**What to work on**
Repeat exactly the lines from the one containing "Write part 3" through the one containing "self.tree = BVHTree.FromPolygons([Vector(point)", both lines included, please, without any other lines.

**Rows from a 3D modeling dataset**
.....

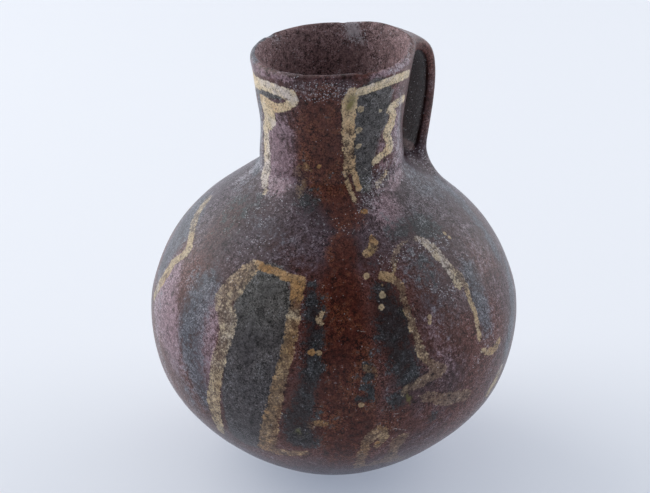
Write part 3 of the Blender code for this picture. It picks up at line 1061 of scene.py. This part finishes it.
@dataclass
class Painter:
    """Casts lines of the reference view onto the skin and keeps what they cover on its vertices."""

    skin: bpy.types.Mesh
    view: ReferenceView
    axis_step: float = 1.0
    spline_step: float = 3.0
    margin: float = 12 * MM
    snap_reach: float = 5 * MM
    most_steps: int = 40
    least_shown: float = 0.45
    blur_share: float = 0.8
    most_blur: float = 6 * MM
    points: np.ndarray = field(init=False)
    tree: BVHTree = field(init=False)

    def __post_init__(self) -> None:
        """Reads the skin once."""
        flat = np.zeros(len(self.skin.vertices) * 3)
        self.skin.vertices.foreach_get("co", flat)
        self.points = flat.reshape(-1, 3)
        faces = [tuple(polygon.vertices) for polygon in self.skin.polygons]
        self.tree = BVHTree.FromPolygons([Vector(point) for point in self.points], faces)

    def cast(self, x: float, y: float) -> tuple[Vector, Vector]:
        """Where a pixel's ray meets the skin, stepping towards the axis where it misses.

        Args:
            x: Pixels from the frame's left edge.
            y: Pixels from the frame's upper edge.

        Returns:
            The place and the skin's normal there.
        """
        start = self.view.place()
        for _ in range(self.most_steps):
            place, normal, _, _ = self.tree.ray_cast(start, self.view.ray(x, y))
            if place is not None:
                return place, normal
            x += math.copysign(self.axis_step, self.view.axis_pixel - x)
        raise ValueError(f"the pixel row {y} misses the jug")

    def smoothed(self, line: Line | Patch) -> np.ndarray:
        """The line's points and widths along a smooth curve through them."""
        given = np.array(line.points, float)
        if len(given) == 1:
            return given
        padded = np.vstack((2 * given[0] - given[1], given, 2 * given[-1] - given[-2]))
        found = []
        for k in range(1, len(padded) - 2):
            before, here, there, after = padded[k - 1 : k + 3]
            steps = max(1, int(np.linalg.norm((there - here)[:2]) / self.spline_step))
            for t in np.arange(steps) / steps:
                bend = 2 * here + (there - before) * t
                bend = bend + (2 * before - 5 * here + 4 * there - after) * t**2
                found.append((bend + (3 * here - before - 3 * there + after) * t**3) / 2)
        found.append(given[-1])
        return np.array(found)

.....

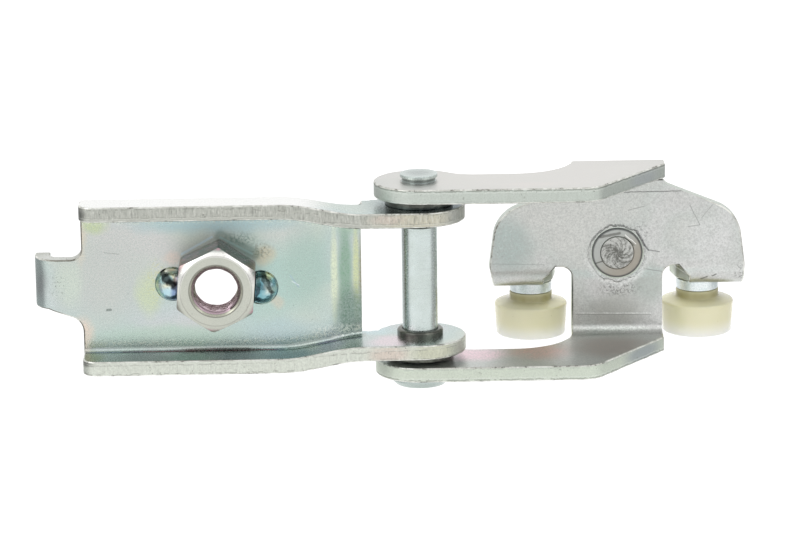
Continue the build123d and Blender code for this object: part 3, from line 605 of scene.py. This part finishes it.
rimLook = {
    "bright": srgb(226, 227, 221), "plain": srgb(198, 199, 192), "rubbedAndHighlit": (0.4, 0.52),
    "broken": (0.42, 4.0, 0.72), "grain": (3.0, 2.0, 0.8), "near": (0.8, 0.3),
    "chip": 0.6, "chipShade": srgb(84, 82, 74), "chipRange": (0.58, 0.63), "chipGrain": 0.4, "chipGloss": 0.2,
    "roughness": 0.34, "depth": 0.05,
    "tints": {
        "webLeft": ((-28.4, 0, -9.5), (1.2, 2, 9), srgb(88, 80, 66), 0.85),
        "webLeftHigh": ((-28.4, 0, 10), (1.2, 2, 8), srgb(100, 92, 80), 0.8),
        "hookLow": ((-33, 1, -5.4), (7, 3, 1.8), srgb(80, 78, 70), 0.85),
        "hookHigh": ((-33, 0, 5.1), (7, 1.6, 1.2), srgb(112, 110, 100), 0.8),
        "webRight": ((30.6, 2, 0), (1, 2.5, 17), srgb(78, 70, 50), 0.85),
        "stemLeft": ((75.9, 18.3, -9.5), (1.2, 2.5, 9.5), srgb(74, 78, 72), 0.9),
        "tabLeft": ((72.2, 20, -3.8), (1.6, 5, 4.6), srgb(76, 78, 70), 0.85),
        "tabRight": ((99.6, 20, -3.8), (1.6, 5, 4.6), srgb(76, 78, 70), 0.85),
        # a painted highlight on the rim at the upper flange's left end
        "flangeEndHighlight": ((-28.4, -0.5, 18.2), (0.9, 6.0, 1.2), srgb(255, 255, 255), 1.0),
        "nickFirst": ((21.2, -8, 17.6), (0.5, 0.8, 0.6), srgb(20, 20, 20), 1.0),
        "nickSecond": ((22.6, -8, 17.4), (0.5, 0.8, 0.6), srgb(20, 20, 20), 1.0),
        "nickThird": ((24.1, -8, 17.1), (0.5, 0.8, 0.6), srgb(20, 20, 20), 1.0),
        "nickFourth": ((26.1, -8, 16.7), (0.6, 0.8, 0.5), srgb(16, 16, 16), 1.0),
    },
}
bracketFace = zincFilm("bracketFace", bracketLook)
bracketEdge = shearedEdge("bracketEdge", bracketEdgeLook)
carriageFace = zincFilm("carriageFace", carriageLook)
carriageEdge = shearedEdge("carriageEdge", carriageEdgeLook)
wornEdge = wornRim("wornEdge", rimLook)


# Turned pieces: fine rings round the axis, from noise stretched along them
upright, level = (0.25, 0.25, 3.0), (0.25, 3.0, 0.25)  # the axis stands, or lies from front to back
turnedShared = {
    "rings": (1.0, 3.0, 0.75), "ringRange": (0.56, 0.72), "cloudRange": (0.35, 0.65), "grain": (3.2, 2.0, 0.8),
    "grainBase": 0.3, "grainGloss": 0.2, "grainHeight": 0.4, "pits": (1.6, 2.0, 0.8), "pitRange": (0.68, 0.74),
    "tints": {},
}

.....

**Exercise response**
Write part 3 of the Blender code for this picture. It picks up at line 1061 of scene.py. This part finishes it.
@dataclass
class Painter:
    """Casts lines of the reference view onto the skin and keeps what they cover on its vertices."""

    skin: bpy.types.Mesh
    view: ReferenceView
    axis_step: float = 1.0
    spline_step: float = 3.0
    margin: float = 12 * MM
    snap_reach: float = 5 * MM
    most_steps: int = 40
    least_shown: float = 0.45
    blur_share: float = 0.8
    most_blur: float = 6 * MM
    points: np.ndarray = field(init=False)
    tree: BVHTree = field(init=False)

    def __post_init__(self) -> None:
        """Reads the skin once."""
        flat = np.zeros(len(self.skin.vertices) * 3)
        self.skin.vertices.foreach_get("co", flat)
        self.points = flat.reshape(-1, 3)
        faces = [tuple(polygon.vertices) for polygon in self.skin.polygons]
        self.tree = BVHTree.FromPolygons([Vector(point) for point in self.points], faces)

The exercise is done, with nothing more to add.